Freitag, 2. Dezember 2016

Die Fragen Eine zweite Frage Eine dritte Frage

Die Fragen 

  • Wie kann meine heutige Sünde tödlich sein für einen Menschen, der vor 2000 Jahren gelebt hat?“ So fragte mich einmal eine Theologiestudentin in einem Seminar zu gegenwärtigen Fragen der „Christologie“, also der Lehre von Person und Heilswerk Jesu Christi. Die Studentin war die Tochter eines lutherischen Pastors und ist heute selbst Pastorin in der Nordelbischen Evangelisch-Lutherischen Kirche.
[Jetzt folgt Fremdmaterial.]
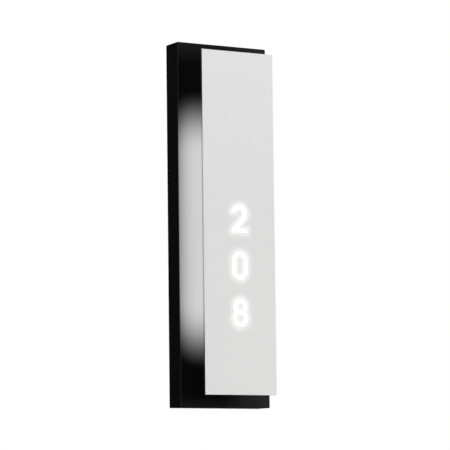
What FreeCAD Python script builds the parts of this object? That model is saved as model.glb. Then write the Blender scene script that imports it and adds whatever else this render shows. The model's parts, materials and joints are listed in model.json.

Sie zweifelte keinen Augenblick an dem Satz des Glaubensbekenntnisses:
    „…für uns gekreuzigt, gestorben und begraben“. Aber sie wollte das nicht nur gedankenlos nachsprechen, sondern sie wollte wissen, wie man das verstehen kann. Wie kann das zugehen: Ein Mensch stirbt nicht nur stellvertretend für die Schuld seiner Umgebung, vielleicht für die historische Schuld einer ganzen Generation, eines ganzen Volkes, sondern vorwegnehmend für alle Schuld, die Menschen anschließend in der weitergehenden Menschheitsgeschichte noch auf sich laden werden? Das ist die erste Frage, die sich stellt, wenn wir beten: „ … für uns gekreuzigt“. 
  • Eine zweite Frage schließt sich dicht an: Kann denn ein Mensch, und wäre er selbst Mensch und Gott in einer Person, wie die Christen es von Jesus Christus bekennen, die Schuld eines anderen und gar der vielen anderen auf sich nehmen und sich an ihrer Stelle dafür bestrafen lassen? Es kann jemand für einen anderen einen materiellen Schaden wieder gutmachen und insoweit dessen Schuld „sühnen“. Aber unsere Schuld vor Gott, ganz deutlich: Unsere Sünde ist kein materieller Schaden, sondern ein ganz persönliches Ereignis: ein zerbrochenes Verhältnis von Person zu Person, eine – wenn es wirkliche Sünde ist – bewusst abgebrochene Beziehung zu Gott. Kann ich eine solche abgebrochene Beziehung auf einen anderen Menschen übertragen? Kann ein anderer Mensch, der seinerseits diese Beziehung gerade nicht abgebrochen hat, die abgebrochene Beziehung von mir übernehmen? Und wenn er dann die Strafe dafür auf sich nimmt, wie soll das mir zugute kommen, wenn ich doch frei bin und bleibe, die Beziehung zu Gott neu zu versuchen oder es auch zu lassen? 
  •  Eine dritte Frage drängt sich dann erst recht auf: Warum muss denn überhaupt solche Strafe sein? Wenn Gott uns schon mit unserer Schuld nicht allein lassen, sondern sich trotz unserer Schuld und im Voraus zu all unserem Tun uns wieder zuwenden will, warum kann er sich nicht einfach erbarmen? Es gibt hier, im Bereich personaler Beziehungen, nichts zu „kompensieren“. Muss Gott sozusagen erst Blut sehen, ehe er uns wieder gnädig sein kann? Nach wie vor können uns die zornigen Worte des berühmten liberalen Theologen Adolf von Harnack in seinem zwischen 1886 und 1890 veröffentlichten dreibändigen „Lehrbuch der Dogmengeschichte“ unter die Haut gehen: „Ist es nicht ein schrecklicher Gedanke, dass Gott das grässliche Vorrecht vor den Menschen habe, nicht aus Liebe vergeben zu können, sondern stets Bezahlung (zu brauchen)?“ (ebd. III, 408). Und wer es Harnack nicht abnehmen mag, halte sich an Joseph Ratzinger: „Von manchen Andachtstexten her drängt sich dem Bewusstsein dann geradezu die Vorstellung auf, der christliche Glaube an das Kreuz stelle sich einen Gott vor, dessen unnachsichtige Gerechtigkeit ein Menschenopfer, das Opfer seines eigenen Sohnes verlangt habe. Und man wendet sich mit Schrecken von einer Gerechtigkeit ab, deren finsterer Zorn die Botschaft von der Liebe unglaubwürdig macht“ (Einführung in das Christen- tum, Neuausgabe München 2000, 264).